Alkisah
tersebutlah sebuah desa bernama desa Bal-Jahala. Dinamakan Jahala karena pada
zaman dahulu kala di desa ini pernah hidup seorang kakek bernama Bego’ong yang terkenal dengan kebodohannya, Jahala diambil dari bahasa arab jaahil yang dalam bahasa Arab berarti bodoh, konon penduduk desa ini adalah keturunan dari
kakek Bego’ong yang meninggal sebelum Proklamasi.
Desa Bal-Jahala merupakan
desa sangat subur, tumbuhan apapun bisa tumbuh disini, bahkan diatas batu pun
sebatang padi dapat berbuah dengan ranumnya. Pohon-pohon di kebun berbuah sangat cepat, dua bulan pasca panen bebuahan sudah dapat dipastikan sudah masak kembali, luar biasa.
Namun
akhir-akhir ini penduduk digegerkan dengan kedatangan segerombolan kera emas
yang menyerang pertanian mereka. Padi di sawah hampir semuanya rusak, bebuahan
di kebun ludes dan berceceran sisanya di bawah pohon. Penduduk dibuat gemas dan
merah dengan ulah para kera emas ini. Banyak
kera yang sudah terbunuh, namun disamping itu semakin banyak kera berdatangan.
Hingga suatu
ketika datanglah seorang kaya dari kota dan menawarkan diri untuk membeli
kera-kera emas yang ada dengan harga Rp 15.000,- tiap ekornya, di kota, Si Kaya
menjual kera sehargaRp 25.000,- tiap ekor atau membawanya ke kota lain dengan
harga lebih tinggi lagi. Gayung bersambut, penduduk Desa yang menganggap kera
sebagai hama mulai disibukkan dengan berburu kera dan mengabaikan penanaman tetumbuhan
di ladang mereka. Setahun berlalu, kera-kera yang jumlahnya jutaan mulai
berkurang, mulai jarang di temukan kera di sawah ataupun ladang. Penduduk mulai
resah dengan berkurangnya jumlah kera , sedangkan mereka tidak menanam lagi di
sawah. Mereka mau makan apa nantinya ?
Si kaya yang
melihat gelagat ini segera mengerti. Insting bisnisnya menemukan celah baru,
dia menaikkan harga beli tiap ekor kera emas dua kali lipat menjadi Rp.

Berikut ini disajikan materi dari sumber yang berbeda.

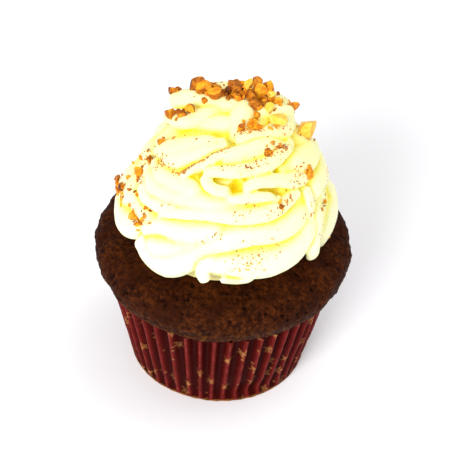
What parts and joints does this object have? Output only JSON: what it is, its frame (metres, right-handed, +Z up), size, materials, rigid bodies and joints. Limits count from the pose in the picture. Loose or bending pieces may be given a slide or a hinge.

30.000,-. Penduduk desa kembali giat mencari. Sesuai janjinya, Si kaya membeli
kera emas seharga Rp 30.000,-. Beberapa kemudian Si Kaya mengirimkan mata-mata
ke Desa untuk menyelidiki pasokan kera yang tersedia. Dari mata-mata yang
dikirimkannya, Si kaya tahu bahwa kera emas semakin langka di Desa.
Bersama
beberapa kolega dan rekan bisnisnya Si Kaya menyusun strategi pemasaran kera
emas yang masih banyak tersedia di gudang penyimpanan. Penduduk desa yang
semakin gila mencari kera emas merupakan sasaran empuk bagi Si Kaya. Melalui
tangan kanan keparcayaannya, Si kaya diam-diam membawa semua kera yang ada di
gudang penyimpanan ke Desa Bal-Jahala dan menjual Rp 30.000,- per ekornya.
Penduduk sangat gembira, mereka berebutan membeli kera-kera tersebut dengan
harapan akan mendapatkan untung Rp 5.000,-/ ekor dari Si Kaya. Hanya butuh
waktu dua hari bagi Si Tangan Kanan untuk menjual habis seluruh kera emas milik
Si Kaya.
Seminggu
berlalu, sebulan berlalu, setahun berlalu, penduduk desa menunggu-nunggu
kedatangan Si Kaya dengan pundi-pundi uangnya, namun Si Kaya tak kunjung datang
juga. Si kaya kabur dengan membawa keuntungan berlipat dari warga Desa
Bal-Jahala. Desa Bal-Jahala kini ramai dengan hadirnya kera emas lagi, namun suasana
desa sudah sangat gersang karena tidak ada penduduk yang bercocok tanam.
Kera emas
bukanlah batu akik. Namun “mungkin” seperti inilah tragedi munculnya akik yang
sedang mem-booming di masyarakat Indonesia saat ini, sebagaimana hadirnya kera
emas di tengah rakyat Desa Bal-Jahala. Pada mulanya Si Kaya memborong akik dari
warga dengan harga murah, lalu di ahir cerita menjualnya lagi ke warga yang
sama dengan harga mahal. Kera Emas (Batu akik)+Si Kaya+Tangan Kanan +uang V.S
Warga Desa+Tetumbuhan. Dan seperti itu juga batu akik akan meredup. Tidak perlu
percaya tidak apa-apa, toh ini hanya spekulasi belaka.